Begin

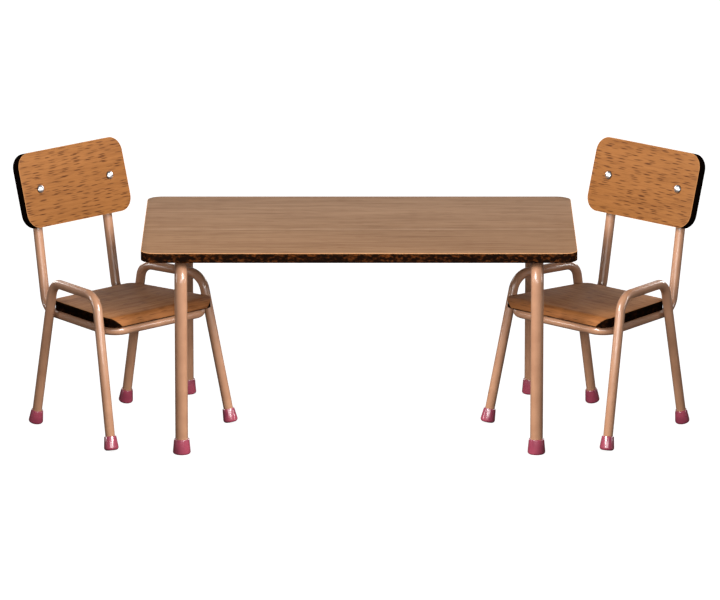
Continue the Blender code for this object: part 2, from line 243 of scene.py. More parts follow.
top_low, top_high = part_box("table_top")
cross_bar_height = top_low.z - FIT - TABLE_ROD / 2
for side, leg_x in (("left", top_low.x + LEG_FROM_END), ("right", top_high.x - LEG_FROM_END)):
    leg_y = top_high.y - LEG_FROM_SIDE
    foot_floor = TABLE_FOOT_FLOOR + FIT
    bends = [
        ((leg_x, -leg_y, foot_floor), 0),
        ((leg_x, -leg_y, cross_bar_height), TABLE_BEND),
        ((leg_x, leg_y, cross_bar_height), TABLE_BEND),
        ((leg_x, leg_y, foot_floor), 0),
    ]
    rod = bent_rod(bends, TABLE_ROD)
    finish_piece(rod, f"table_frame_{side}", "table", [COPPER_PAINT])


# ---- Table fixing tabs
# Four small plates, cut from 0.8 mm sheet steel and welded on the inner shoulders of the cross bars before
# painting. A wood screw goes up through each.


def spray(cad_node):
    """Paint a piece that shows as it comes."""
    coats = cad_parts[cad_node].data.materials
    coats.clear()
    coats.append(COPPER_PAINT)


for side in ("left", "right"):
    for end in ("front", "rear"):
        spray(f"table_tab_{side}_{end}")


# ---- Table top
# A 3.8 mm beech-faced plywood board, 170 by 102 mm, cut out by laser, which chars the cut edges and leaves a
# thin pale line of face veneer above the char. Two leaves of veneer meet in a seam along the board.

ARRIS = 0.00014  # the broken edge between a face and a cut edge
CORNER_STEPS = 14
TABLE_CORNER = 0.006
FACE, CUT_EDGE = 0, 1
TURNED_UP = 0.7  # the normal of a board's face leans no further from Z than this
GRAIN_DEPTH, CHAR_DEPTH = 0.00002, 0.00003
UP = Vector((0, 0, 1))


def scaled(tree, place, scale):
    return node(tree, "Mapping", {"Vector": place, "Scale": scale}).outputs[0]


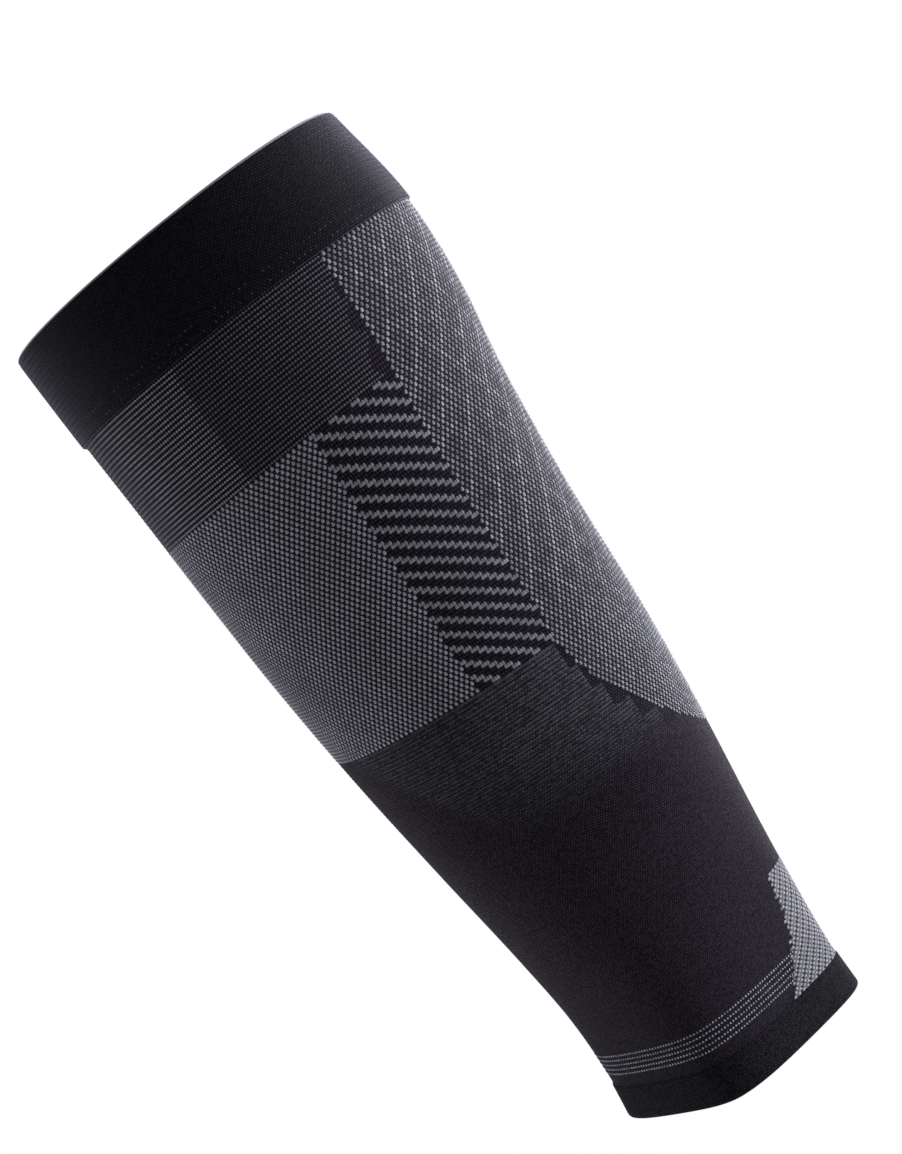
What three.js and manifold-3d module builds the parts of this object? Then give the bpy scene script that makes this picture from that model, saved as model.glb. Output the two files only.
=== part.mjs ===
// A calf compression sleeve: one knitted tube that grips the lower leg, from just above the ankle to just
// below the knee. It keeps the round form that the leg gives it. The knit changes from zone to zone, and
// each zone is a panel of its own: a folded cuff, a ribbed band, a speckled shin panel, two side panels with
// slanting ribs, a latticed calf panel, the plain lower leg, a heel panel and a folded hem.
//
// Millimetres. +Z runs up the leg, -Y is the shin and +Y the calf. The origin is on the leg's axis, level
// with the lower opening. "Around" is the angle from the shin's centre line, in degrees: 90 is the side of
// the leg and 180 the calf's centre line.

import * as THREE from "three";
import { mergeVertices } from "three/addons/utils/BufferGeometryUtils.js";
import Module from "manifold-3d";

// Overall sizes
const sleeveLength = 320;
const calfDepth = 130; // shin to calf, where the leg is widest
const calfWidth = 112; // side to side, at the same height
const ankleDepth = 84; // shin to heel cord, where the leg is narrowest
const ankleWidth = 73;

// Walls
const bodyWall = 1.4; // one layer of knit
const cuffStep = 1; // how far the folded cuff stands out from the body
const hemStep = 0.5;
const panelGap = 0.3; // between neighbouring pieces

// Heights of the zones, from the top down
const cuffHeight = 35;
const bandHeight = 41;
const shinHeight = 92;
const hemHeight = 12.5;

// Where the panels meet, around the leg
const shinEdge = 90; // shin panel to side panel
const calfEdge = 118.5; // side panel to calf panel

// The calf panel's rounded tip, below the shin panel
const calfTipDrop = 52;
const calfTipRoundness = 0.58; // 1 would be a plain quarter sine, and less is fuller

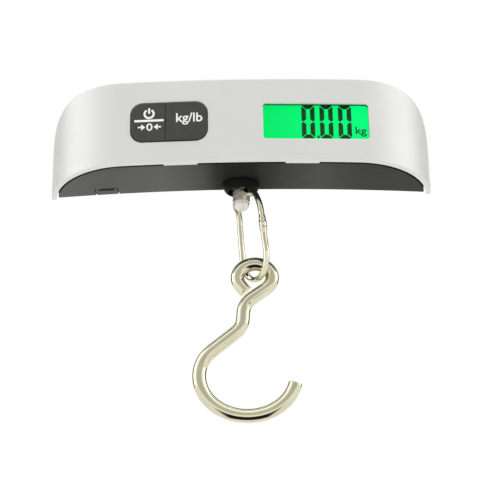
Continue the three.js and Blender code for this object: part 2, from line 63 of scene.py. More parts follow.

End

__AIM OF THE TASK__
Copy all the entries verbatim.

__EXERCISE RESULT__
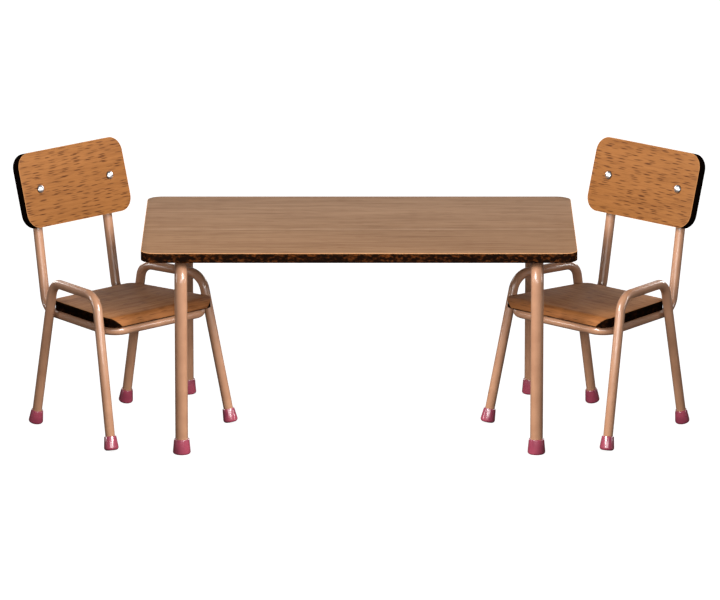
Continue the Blender code for this object: part 2, from line 243 of scene.py. More parts follow.
top_low, top_high = part_box("table_top")
cross_bar_height = top_low.z - FIT - TABLE_ROD / 2
for side, leg_x in (("left", top_low.x + LEG_FROM_END), ("right", top_high.x - LEG_FROM_END)):
    leg_y = top_high.y - LEG_FROM_SIDE
    foot_floor = TABLE_FOOT_FLOOR + FIT
    bends = [
        ((leg_x, -leg_y, foot_floor), 0),
        ((leg_x, -leg_y, cross_bar_height), TABLE_BEND),
        ((leg_x, leg_y, cross_bar_height), TABLE_BEND),
        ((leg_x, leg_y, foot_floor), 0),
    ]
    rod = bent_rod(bends, TABLE_ROD)
    finish_piece(rod, f"table_frame_{side}", "table", [COPPER_PAINT])


# ---- Table fixing tabs
# Four small plates, cut from 0.8 mm sheet steel and welded on the inner shoulders of the cross bars before
# painting. A wood screw goes up through each.


def spray(cad_node):
    """Paint a piece that shows as it comes."""
    coats = cad_parts[cad_node].data.materials
    coats.clear()
    coats.append(COPPER_PAINT)


for side in ("left", "right"):
    for end in ("front", "rear"):
        spray(f"table_tab_{side}_{end}")


# ---- Table top
# A 3.8 mm beech-faced plywood board, 170 by 102 mm, cut out by laser, which chars the cut edges and leaves a
# thin pale line of face veneer above the char. Two leaves of veneer meet in a seam along the board.

ARRIS = 0.00014  # the broken edge between a face and a cut edge
CORNER_STEPS = 14
TABLE_CORNER = 0.006
FACE, CUT_EDGE = 0, 1
TURNED_UP = 0.7  # the normal of a board's face leans no further from Z than this
GRAIN_DEPTH, CHAR_DEPTH = 0.00002, 0.00003
UP = Vector((0, 0, 1))


def scaled(tree, place, scale):
    return node(tree, "Mapping", {"Vector": place, "Scale": scale}).outputs[0]


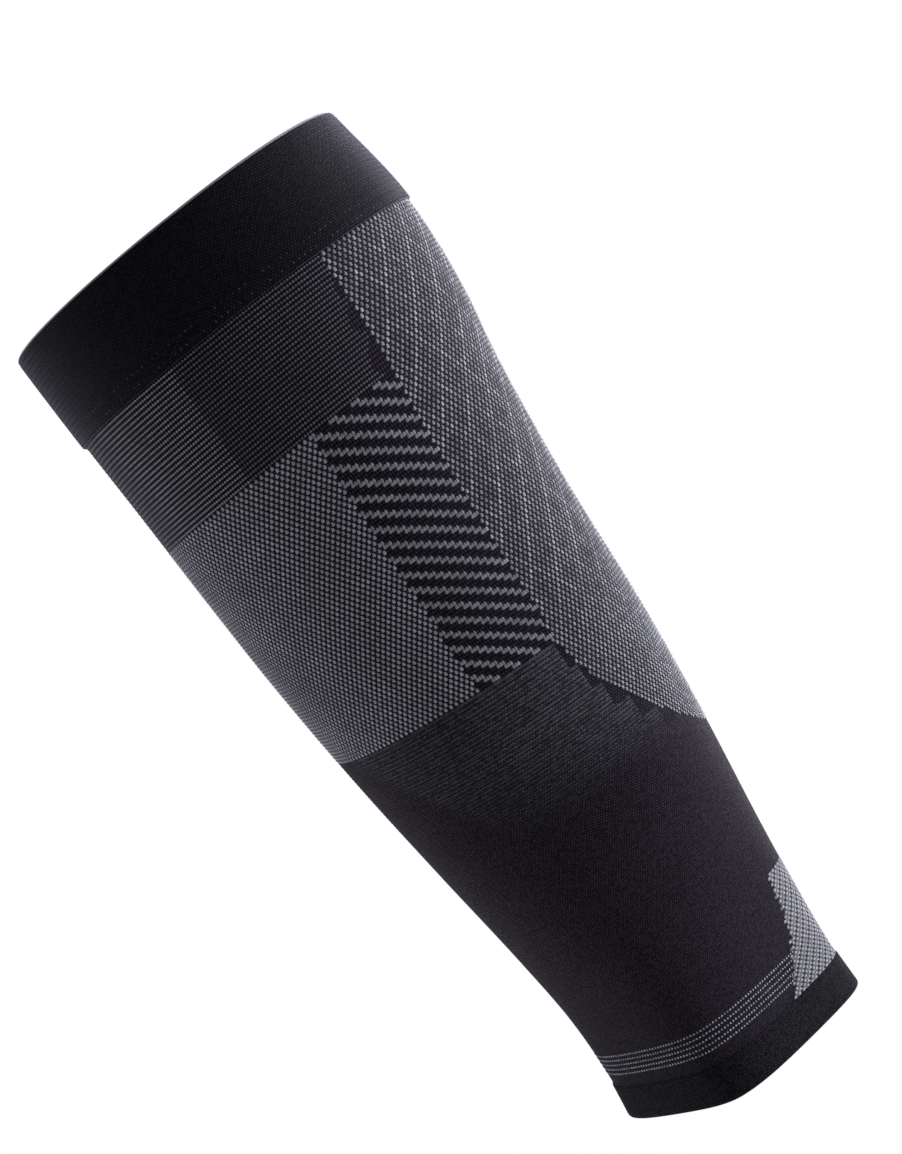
What three.js and manifold-3d module builds the parts of this object? Then give the bpy scene script that makes this picture from that model, saved as model.glb. Output the two files only.
=== part.mjs ===
// A calf compression sleeve: one knitted tube that grips the lower leg, from just above the ankle to just
// below the knee. It keeps the round form that the leg gives it. The knit changes from zone to zone, and
// each zone is a panel of its own: a folded cuff, a ribbed band, a speckled shin panel, two side panels with
// slanting ribs, a latticed calf panel, the plain lower leg, a heel panel and a folded hem.
//
// Millimetres. +Z runs up the leg, -Y is the shin and +Y the calf. The origin is on the leg's axis, level
// with the lower opening. "Around" is the angle from the shin's centre line, in degrees: 90 is the side of
// the leg and 180 the calf's centre line.

import * as THREE from "three";
import { mergeVertices } from "three/addons/utils/BufferGeometryUtils.js";
import Module from "manifold-3d";

// Overall sizes
const sleeveLength = 320;
const calfDepth = 130; // shin to calf, where the leg is widest
const calfWidth = 112; // side to side, at the same height
const ankleDepth = 84; // shin to heel cord, where the leg is narrowest
const ankleWidth = 73;

// Walls
const bodyWall = 1.4; // one layer of knit
const cuffStep = 1; // how far the folded cuff stands out from the body
const hemStep = 0.5;
const panelGap = 0.3; // between neighbouring pieces

// Heights of the zones, from the top down
const cuffHeight = 35;
const bandHeight = 41;
const shinHeight = 92;
const hemHeight = 12.5;

// Where the panels meet, around the leg
const shinEdge = 90; // shin panel to side panel
const calfEdge = 118.5; // side panel to calf panel

// The calf panel's rounded tip, below the shin panel
const calfTipDrop = 52;
const calfTipRoundness = 0.58; // 1 would be a plain quarter sine, and less is fuller

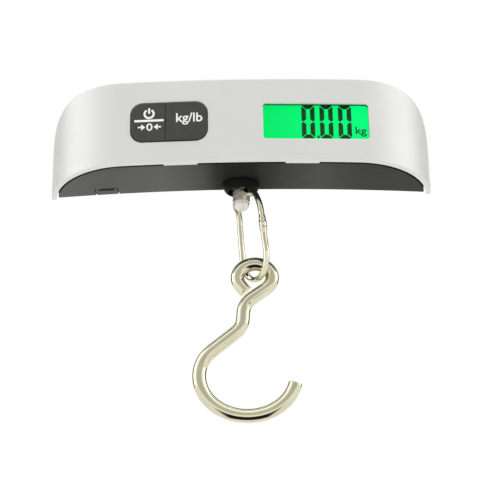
Continue the three.js and Blender code for this object: part 2, from line 63 of scene.py. More parts follow.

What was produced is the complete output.